Я позволю себе, однако, дать совет другу-читателю. Пусть тот, кто хочет найти святого Франциска, едет в монастырь святого Дамиана или на Верну. Там он найдет его живым и истинным лучше, чем в любой книге, кем бы она ни была написана.


Когда благочестивый странник поднимется по дорожкам Ассизи и будет находиться в некоторой нерешительности, потому что внизу, на перекрестке, между двумя каменными домишками и маленькой церковью, он увидит мелькнувшую рясу брата, и ему покажется, что он оказался перед святым Франциском, пусть тогда этот благочестивый странник пойдет по дороге Порта Нуова и спустится по тропинке, которая выводит на равнину; кипарисы издалека укажут ему нужное место; небо, горы, краски природы, ностальгическая песня крестьян оставят в нем уверенность, что среди тех олив еще сохраняется многое от живого первоначального францисканства. В темной церкви святого Дамиана, на хорах святой Клары, поднявшись по узким лестницам, среди тех каморок и каморочек, сидя за грубыми столами и восхищаясь старыми картинами, среди этих грубо обтесанных камней, он сначала почувствует себя, современного человека, как-то неловко, в противоречии с этим местом и с его поэзией.

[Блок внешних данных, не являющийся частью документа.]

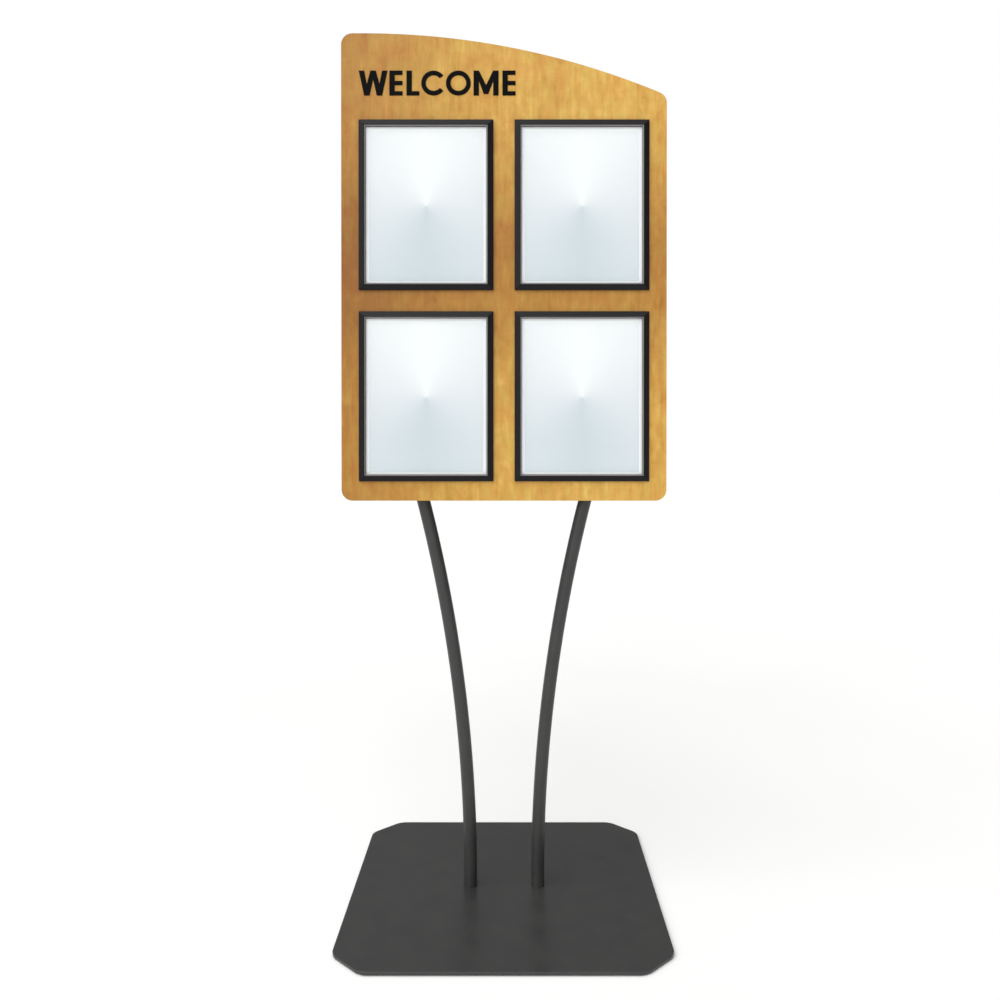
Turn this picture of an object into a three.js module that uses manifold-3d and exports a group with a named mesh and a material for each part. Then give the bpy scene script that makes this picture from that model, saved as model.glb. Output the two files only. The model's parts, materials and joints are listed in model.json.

Но потом душа преодолеет это первое ощущение; и, если душа благочестивого странника францисканская, она вся наполнится сладкой поэзией доброты, бедности и простоты, спокойной радости, чуть-чуть тронутой тоской; он словно будет вдыхать новый воздух среди этих келий и часовен; тогда губы раскроются для простой молитвы; благочестивый странник склонит голову и более, чем когда-либо, почувствует рядом с собой в этой тишине вочеловечившегося Бога. Если потом он, поднявшись, пройдет по каким-то темным лестницам и достигнет маленького садика святой Клары, который раскинулся на Сполетской долине, вся эта безмятежная, спокойная умбрийская природа войдет в него, и ему покажется, что голоса птиц сопровождают гимн Брата Франциска творениям; сладость поднимется к сердцу и смягчит его; тогда странник, ищущий мира, поймет, что такое францисканское спокойствие.


А если, напротив, благочестивый странник, желающий проникнуть в смысл тайны святого Франциска, поднимется по обрыву, который ведет к заросшей диким лесом Верне и, утомившись в чаще, вернется к часовне, напоминающей о божественном даре стигматов, или погрузится в молитву под Сассо Спикко, то он почувствует, как у него леденеет сердце и дрожь пробегает по телу: его поразит мысль о смерти, и желание покаяться охватит его душу; но и там, когда первое впечатление будет побеждено, ему покажется, что он видит, как оживает Христос, созданный мастерством Делла Роббья, поднявшийся между небом и землей на кресте; Его измученная плоть вновь согревается жизнью, кровь течет по жилам и возвращает живые краски телу, божественный лик дышит блаженной сладостью; и вот, эти ладони уже не прибиты гвоздями, и руки отделяются от креста и обнимают смиренного, простого, маленького человека, который стоит рядом с Иисусом и говорит с Ним самыми прекрасными словами, какие может породить сердце. Страннику покажется, что он слышит, как умирающий Иисус предлагает: «Подражай Мне, душа Моя, как он подражал Мне».


Так святой Франциск помогает нам найти, понять и полюбить через Иисуса Христа и Иисуса Христа Распятого назначение нашей жизни на земле. Эта жизнь - страдание и нужда; но горечь обращается в сладость, а слезы превращаются в улыбку, если они поняты и оценены через Того, Кто умер за людей. И это происходит с теми, кто учится у святого Франциска любить в Иисусе Христе наше христианское призвание и любую миссию, которую Отец Небесный доверил нам в жизни.